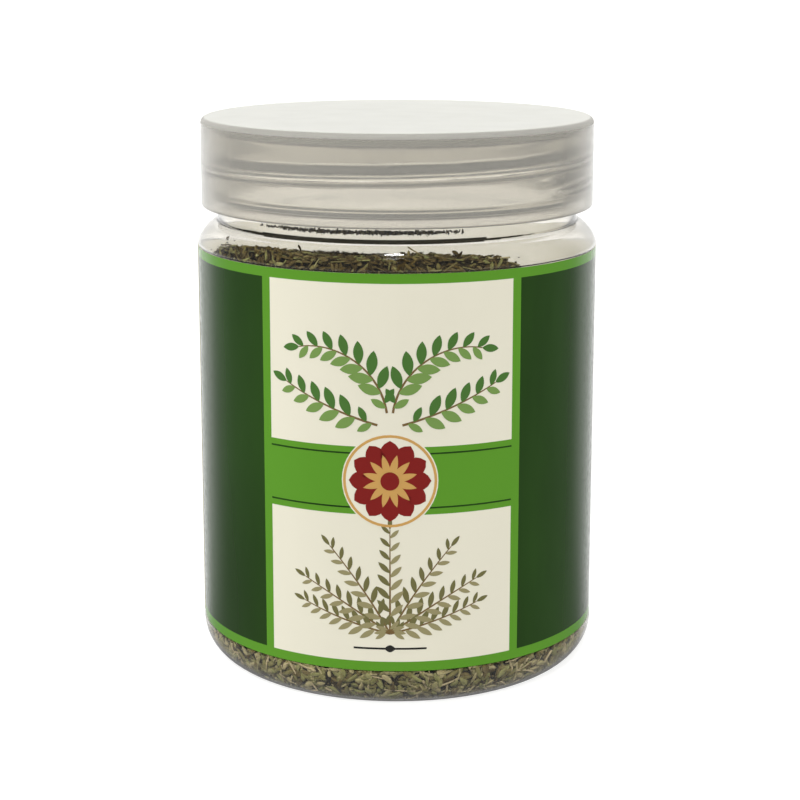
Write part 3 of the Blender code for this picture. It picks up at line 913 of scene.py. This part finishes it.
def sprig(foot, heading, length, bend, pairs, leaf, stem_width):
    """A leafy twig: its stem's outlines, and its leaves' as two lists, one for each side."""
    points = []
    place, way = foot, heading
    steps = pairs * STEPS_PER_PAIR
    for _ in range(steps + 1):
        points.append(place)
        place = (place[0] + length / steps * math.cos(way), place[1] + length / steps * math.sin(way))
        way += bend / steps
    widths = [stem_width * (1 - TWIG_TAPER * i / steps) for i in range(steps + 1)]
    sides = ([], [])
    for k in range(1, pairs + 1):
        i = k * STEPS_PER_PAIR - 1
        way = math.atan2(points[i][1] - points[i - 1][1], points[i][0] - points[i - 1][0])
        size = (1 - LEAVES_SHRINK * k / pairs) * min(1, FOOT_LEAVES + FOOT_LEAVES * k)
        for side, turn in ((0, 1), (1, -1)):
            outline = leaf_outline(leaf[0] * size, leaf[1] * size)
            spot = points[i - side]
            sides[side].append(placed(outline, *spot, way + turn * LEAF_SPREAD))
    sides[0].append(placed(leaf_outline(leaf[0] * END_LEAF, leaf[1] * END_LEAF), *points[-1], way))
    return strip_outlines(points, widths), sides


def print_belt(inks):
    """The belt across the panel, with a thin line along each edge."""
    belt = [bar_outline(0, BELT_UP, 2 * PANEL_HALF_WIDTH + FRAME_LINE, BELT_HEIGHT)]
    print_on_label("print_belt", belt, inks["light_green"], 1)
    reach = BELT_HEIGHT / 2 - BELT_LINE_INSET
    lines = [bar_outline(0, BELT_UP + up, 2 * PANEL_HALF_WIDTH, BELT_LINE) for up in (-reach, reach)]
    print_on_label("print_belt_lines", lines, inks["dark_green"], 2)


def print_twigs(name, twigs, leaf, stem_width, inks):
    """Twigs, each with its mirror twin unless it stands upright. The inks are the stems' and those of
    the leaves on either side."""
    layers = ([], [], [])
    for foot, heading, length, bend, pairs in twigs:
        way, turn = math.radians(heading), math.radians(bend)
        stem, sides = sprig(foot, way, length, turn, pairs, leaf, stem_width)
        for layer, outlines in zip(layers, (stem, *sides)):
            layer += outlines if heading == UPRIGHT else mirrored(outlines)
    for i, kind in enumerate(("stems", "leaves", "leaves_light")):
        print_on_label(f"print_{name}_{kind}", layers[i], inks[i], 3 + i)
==
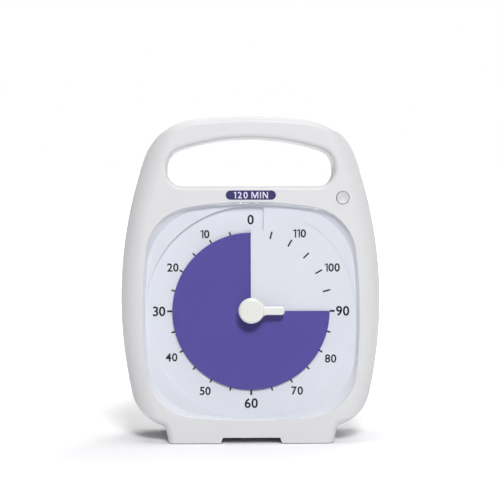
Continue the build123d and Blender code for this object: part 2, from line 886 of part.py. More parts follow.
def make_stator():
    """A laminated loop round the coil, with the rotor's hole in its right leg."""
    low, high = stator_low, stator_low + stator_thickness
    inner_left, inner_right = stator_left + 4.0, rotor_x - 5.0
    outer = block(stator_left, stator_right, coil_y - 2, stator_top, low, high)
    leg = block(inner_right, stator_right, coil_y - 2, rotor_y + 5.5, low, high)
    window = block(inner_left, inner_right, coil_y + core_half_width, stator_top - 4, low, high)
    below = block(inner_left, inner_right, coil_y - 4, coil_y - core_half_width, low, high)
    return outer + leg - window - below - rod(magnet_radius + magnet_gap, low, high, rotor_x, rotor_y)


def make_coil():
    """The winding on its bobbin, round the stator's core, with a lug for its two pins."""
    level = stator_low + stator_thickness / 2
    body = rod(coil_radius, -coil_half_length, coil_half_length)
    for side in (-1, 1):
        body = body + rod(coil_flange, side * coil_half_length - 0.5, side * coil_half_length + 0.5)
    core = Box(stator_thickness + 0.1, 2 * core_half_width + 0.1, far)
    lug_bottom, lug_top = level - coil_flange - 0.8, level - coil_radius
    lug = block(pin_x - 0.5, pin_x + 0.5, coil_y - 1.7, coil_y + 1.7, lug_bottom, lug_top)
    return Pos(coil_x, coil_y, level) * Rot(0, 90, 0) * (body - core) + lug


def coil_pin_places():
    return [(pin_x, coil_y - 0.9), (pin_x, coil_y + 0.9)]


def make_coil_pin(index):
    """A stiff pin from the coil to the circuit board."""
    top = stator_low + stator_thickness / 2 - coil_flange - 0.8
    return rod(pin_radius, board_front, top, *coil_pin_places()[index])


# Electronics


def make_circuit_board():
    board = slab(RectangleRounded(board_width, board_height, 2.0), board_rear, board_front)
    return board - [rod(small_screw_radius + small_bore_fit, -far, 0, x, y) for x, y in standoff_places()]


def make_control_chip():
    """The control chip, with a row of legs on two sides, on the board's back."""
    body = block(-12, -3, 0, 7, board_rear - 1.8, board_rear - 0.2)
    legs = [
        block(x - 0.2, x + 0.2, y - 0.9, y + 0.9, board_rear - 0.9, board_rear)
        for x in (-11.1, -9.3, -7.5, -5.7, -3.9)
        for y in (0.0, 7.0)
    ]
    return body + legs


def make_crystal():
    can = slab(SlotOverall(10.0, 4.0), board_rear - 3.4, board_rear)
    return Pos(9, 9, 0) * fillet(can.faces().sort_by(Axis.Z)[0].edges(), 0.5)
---
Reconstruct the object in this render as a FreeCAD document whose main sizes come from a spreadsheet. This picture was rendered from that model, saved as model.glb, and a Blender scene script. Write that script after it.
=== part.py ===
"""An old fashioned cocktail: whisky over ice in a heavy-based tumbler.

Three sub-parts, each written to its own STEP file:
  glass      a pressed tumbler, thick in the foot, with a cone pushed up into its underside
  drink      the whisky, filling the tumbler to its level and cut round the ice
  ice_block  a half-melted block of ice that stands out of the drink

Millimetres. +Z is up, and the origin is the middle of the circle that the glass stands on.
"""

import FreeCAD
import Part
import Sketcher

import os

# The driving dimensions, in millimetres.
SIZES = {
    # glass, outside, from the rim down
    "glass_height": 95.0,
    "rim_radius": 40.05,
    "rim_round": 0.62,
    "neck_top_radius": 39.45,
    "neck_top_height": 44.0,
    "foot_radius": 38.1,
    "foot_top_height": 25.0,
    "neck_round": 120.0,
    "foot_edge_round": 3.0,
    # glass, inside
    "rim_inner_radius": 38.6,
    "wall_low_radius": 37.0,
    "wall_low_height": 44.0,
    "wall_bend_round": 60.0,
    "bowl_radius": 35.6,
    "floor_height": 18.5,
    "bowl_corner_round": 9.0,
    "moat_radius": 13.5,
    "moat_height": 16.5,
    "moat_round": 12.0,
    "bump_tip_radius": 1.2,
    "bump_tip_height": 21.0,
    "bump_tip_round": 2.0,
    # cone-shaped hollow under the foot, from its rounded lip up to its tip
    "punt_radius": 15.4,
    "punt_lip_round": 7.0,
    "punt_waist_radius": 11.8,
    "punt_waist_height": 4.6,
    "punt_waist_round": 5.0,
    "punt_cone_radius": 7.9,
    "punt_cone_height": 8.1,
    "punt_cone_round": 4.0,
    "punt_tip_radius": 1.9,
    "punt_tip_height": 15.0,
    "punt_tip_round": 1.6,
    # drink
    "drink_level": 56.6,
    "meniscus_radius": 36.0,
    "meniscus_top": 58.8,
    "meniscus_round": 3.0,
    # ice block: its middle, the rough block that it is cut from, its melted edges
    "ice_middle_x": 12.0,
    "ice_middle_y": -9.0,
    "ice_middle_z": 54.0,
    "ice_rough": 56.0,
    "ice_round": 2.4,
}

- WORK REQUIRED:
In the entries above, find every line holding the word "parts" and copy it out.

- SOLUTION TO THE EXERCISE:
Continue the build123d and Blender code for this object: part 2, from line 886 of part.py. More parts follow.
Three sub-parts, each written to its own STEP file:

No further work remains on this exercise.